▶ **Problem requirements**: Restate word for word the lines beginning at the one that contains "root_weld = make_right_root_weld()" and ending at the one that contains "cad_parts[node].hide_render = cad_parts[node].hide_viewport"; include both and nothing else.

▶ **Data section**:

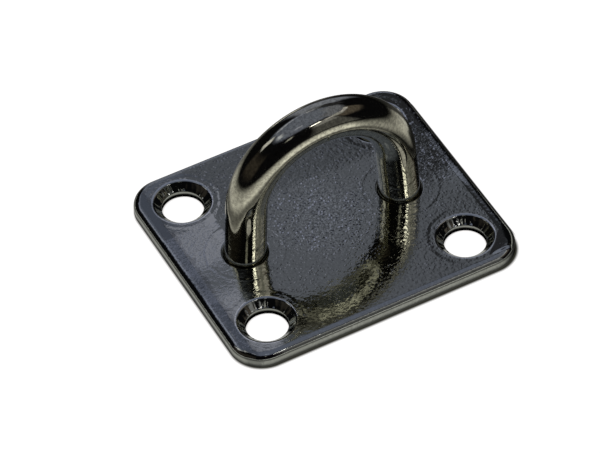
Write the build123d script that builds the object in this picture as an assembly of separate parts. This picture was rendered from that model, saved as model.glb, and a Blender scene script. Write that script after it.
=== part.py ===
from build123d import *
import os
from math import cos, radians, sin, tan

# Eye plate: a stamped steel plate with four countersunk screw holes, and a bent round rod
# welded through it as the eye. Sizes are in millimetres. The origin is the middle of the
# plate's underside, with +X along the plate's long side and +Z up through the eye.

# Plate
plate_length = 37.5
plate_width = 32.3
plate_thickness = 1.8
corner_radius = 4.0
top_edge_round = 0.9
bottom_edge_chamfer = 0.15

# Screw holes, each at its inset from the two nearest sides of the plate
hole_inset_x = 5.5
hole_inset_y = 5.3
screw_hole_diameter = 5.1
countersink_diameter = 7.0
countersink_angle = 90.0

# Bow: one rod bent round a former, whose legs spring a little way apart
rod_diameter = 5.0
bow_height = 20.6
bend_radius = 9.95
leg_splay_angle = 3.55

# Seats of the legs in the plate, and the weld metal that holds them
leg_hole_clearance = 0.15
weld_groove_depth = 0.8
weld_groove_angle = 90.0
foot_bead_width = 0.5
foot_bead_height = 0.45
foot_bead_run_in = 0.2

# Sizes worked out from those above
rod_radius = rod_diameter / 2
splay = radians(leg_splay_angle)
bend_centre_z = bow_height - rod_radius - bend_radius
leg_top_x = bend_radius * cos(splay)
leg_top_z = bend_centre_z + bend_radius * sin(splay)
leg_reach = leg_top_z / cos(splay) + rod_radius
leg_hole_radius = (rod_radius + plate_thickness * tan(splay) / 2) / cos(splay) + leg_hole_clearance
groove_radius = leg_hole_radius + weld_groove_depth * tan(radians(weld_groove_angle / 2))
screw_hole_radius = screw_hole_diameter / 2
countersink_radius = countersink_diameter / 2
screw_hole_x = plate_length / 2 - hole_inset_x
screw_hole_y = plate_width / 2 - hole_inset_y
working_size = 2 * (plate_length + plate_width + bow_height)


def leg_x_at(height):
    """Distance from the middle of the plate to the right leg's centreline at a height."""
    return leg_top_x + (leg_top_z - height) * tan(splay)


def above(height):
    """A block that fills all the space over a height."""
    block = Box(working_size, working_size, working_size)
    return Pos(0, 0, height + working_size / 2) * block


def bend_end():
    """The plane across the rod where the bend ends and the right leg begins."""
    return Plane(origin=(leg_top_x, 0, leg_top_z), z_dir=(sin(splay), 0, -cos(splay)))


def right_leg():
    """The rod along the right leg, from the end of the bend down past the underside."""
    return extrude(bend_end() * Circle(rod_radius), leg_reach)


def make_eye_bow():
    """The bent rod: an arch, with two straight legs cut off flush with the plate's underside."""
    bend_axis = Axis((0, 0, bend_centre_z), (0, -1, 0))
    arch = revolve(bend_end() * Circle(rod_radius), bend_axis, 180 - 2 * leg_splay_angle)
    rod = arch + right_leg() + mirror(right_leg(), Plane.YZ)
    return rod & above(0)


def weld_groove():
    """The cone-shaped groove round the right leg on the underside, which the root weld fills."""
    groove = Cone(groove_radius, leg_hole_radius, weld_groove_depth)
    return Pos(leg_x_at(plate_thickness / 2), 0, weld_groove_depth / 2) * groove


def leg_hole():
    """The round hole for the right leg, all the way through the plate."""
    hole = Cylinder(leg_hole_radius, 2 * plate_thickness)
    return Pos(leg_x_at(plate_thickness / 2), 0, plate_thickness / 2) * hole


def make_base_plate():
    """The stamped plate: rolled top edge, countersunk screw holes and two leg seats."""
    blank = extrude(RectangleRounded(plate_length, plate_width, corner_radius), plate_thickness)
    top_edges = blank.faces().sort_by(Axis.Z)[-1].edges()
    blank = fillet(top_edges, top_edge_round)
    bottom_edges = blank.faces().sort_by(Axis.Z)[0].edges()
    blank = chamfer(bottom_edges, bottom_edge_chamfer)

    screw_hole = CounterSinkHole(screw_hole_radius, countersink_radius, plate_thickness, countersink_angle)
    hole_places = GridLocations(2 * screw_hole_x, 2 * screw_hole_y, 2, 2)
    for place in hole_places:
        blank -= Pos(0, 0, plate_thickness) * place * screw_hole

    seat = leg_hole() + weld_groove()
    return blank - seat - mirror(seat, Plane.YZ)


def make_right_root_weld():
    """Weld metal that fills the groove round the leg, ground flush with the underside."""
    return weld_groove() - right_leg()


def make_right_foot_bead():
    """The thin bead round the leg where it enters the top of the plate.

    Its flank runs a little way into the rod, and the rod then trims it.
    """
    top_radius = rod_radius - foot_bead_run_in
    toe_radius = rod_radius + foot_bead_width
    full_height = foot_bead_height * (toe_radius - top_radius) / foot_bead_width
    flank = Cone(toe_radius, top_radius, full_height)
    bead = Pos(leg_x_at(plate_thickness), 0, plate_thickness + full_height / 2) * flank
    return bead - right_leg()


def write_part(name, shape):
    """Write one piece to its own file."""
    export_step(shape, os.path.join("parts", name + ".step"))


os.makedirs("parts", exist_ok=True)
foot_bead = make_right_foot_bead()
root_weld = make_right_root_weld()
write_part("base_plate", make_base_plate())
write_part("eye_bow", make_eye_bow())
write_part("foot_bead_right", foot_bead)
write_part("foot_bead_left", mirror(foot_bead, Plane.YZ))
write_part("root_weld_right", root_weld)
write_part("root_weld_left", mirror(root_weld, Plane.YZ))
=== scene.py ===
from math import cos, pi, radians, sin, tan
from random import Random

import bmesh
import bpy
from mathutils import Matrix, Vector
from mathutils.geometry import delaunay_2d_cdt


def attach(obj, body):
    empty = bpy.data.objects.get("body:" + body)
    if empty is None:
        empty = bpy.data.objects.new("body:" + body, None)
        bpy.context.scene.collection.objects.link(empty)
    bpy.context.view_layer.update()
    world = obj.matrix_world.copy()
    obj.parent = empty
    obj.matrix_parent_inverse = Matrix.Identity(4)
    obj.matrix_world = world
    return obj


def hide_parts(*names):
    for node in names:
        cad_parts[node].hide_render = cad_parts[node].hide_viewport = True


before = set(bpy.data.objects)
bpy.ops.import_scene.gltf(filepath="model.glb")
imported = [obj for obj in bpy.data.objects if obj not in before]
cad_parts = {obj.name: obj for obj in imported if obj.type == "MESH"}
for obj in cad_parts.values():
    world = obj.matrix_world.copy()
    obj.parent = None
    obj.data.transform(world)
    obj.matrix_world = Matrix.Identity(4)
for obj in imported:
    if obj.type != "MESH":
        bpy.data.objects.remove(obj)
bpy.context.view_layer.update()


# Base plate: a blanked steel plate with rounded corners, a rolled top edge and a sheared side.
# Four screw holes are punched and countersunk, and two more take the legs of the bow. It is
# black nickel plated and polished like a mirror, with orange peel, pits and grains in the plating.

plate_length = 0.0375
plate_width = 0.0323
plate_thickness = 0.0018
corner_radius = 0.004
top_edge_round = 0.0009
bottom_edge_round = 0.00015

screw_hole_radius = 0.00255
countersink_radius = 0.0035
countersink_rim_round = 0.00041
screw_holes = [(x, y) for x in (-0.01325, 0.01325) for y in (-0.01085, 0.01085)]

leg_splay = radians(3.55)
leg_top_x = 0.009931
leg_top_z = 0.008766
leg_hole_radius = 0.002711
leg_seat_radius = 0.00258
leg_seat_rise = 0.00005
weld_groove_depth = 0.0008


def leg_x(height):
    """How far the middle of a leg stands from the middle of the plate, at this height."""
    return leg_top_x + (leg_top_z - height) * tan(leg_splay)


leg_holes = [(side * leg_x(plate_thickness / 2), 0.0) for side in (-1, 1)]

corner_steps = 24
side_steps = (60, 50)
cut_facets = 24
steps_per_facet = 6
hole_steps = cut_facets * steps_per_facet
micron = 0.000001
facet_hollow = 24 * micron
facet_chatter = 16 * micron
skin_step = 0.00045
skin_row = 0.866
seam = 0.00004


def edge_loop(inset, height):
    """The plate's outline at this height, drawn this far inside its edge."""
    radius = corner_radius - inset
    middle_x = plate_length / 2 - corner_radius
    middle_y = plate_width / 2 - corner_radius
    corners = []
    for turn, (side_x, side_y) in enumerate(((1, 1), (-1, 1), (-1, -1), (1, -1))):
        arc = []
        for step in range(corner_steps + 1):
            angle = pi / 2 * (turn + step / corner_steps)
            arc.append(Vector((side_x * middle_x + radius * cos(angle),
                               side_y * middle_y + radius * sin(angle), height)))
        corners.append(arc)
    loop = []
    for turn, arc in enumerate(corners):
        loop += arc
        start, end = arc[-1], corners[(turn + 1) % 4][0]
        steps = side_steps[turn % 2]
        loop += [start.lerp(end, step / steps) for step in range(1, steps)]
    return loop


def hole_loop(place, radius, height):
    """A circle of points round a hole of the plate."""
    angles = [2 * pi * step / hole_steps for step in range(hole_steps)]
    return [Vector((place[0] + radius * cos(a), place[1] + radius * sin(a), height)) for a in angles]


def cut_loop(place, radius, height, chatter, share):
    """A circle on the cone of a countersink, pressed in and out by the marks of the cutter."""
    points = []
    half_facet = (steps_per_facet - 1) / 2
    for step, point in enumerate(hole_loop(place, radius, height)):
        across = (step % steps_per_facet - half_facet) / half_facet
        hollow = facet_hollow * across * across
        press = (hollow + chatter[step // steps_per_facet] * across) * share
        way_out = Vector((point.x - place[0], point.y - place[1], 0)).normalized()
        points.append(point + (way_out - Vector((0, 0, 1))) * press)
    return points


def join_loops(mesh, loops):
    """Quads between each loop of points and the next; returns the corners of the last loop."""
    rows = [[mesh.verts.new(point) for point in loop] for loop in loops]
    for low, high in zip(rows, rows[1:]):
        count = len(low)
        for here in range(count):
            there = (here + 1) % count
            mesh.faces.new((low[here], low[there], high[there], high[here]))
    return rows[-1]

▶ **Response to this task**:
root_weld = make_right_root_weld()
write_part("base_plate", make_base_plate())
write_part("eye_bow", make_eye_bow())
write_part("foot_bead_right", foot_bead)
write_part("foot_bead_left", mirror(foot_bead, Plane.YZ))
write_part("root_weld_right", root_weld)
write_part("root_weld_left", mirror(root_weld, Plane.YZ))
=== scene.py ===
from math import cos, pi, radians, sin, tan
from random import Random

import bmesh
import bpy
from mathutils import Matrix, Vector
from mathutils.geometry import delaunay_2d_cdt


def attach(obj, body):
    empty = bpy.data.objects.get("body:" + body)
    if empty is None:
        empty = bpy.data.objects.new("body:" + body, None)
        bpy.context.scene.collection.objects.link(empty)
    bpy.context.view_layer.update()
    world = obj.matrix_world.copy()
    obj.parent = empty
    obj.matrix_parent_inverse = Matrix.Identity(4)
    obj.matrix_world = world
    return obj


def hide_parts(*names):
    for node in names:
        cad_parts[node].hide_render = cad_parts[node].hide_viewport = True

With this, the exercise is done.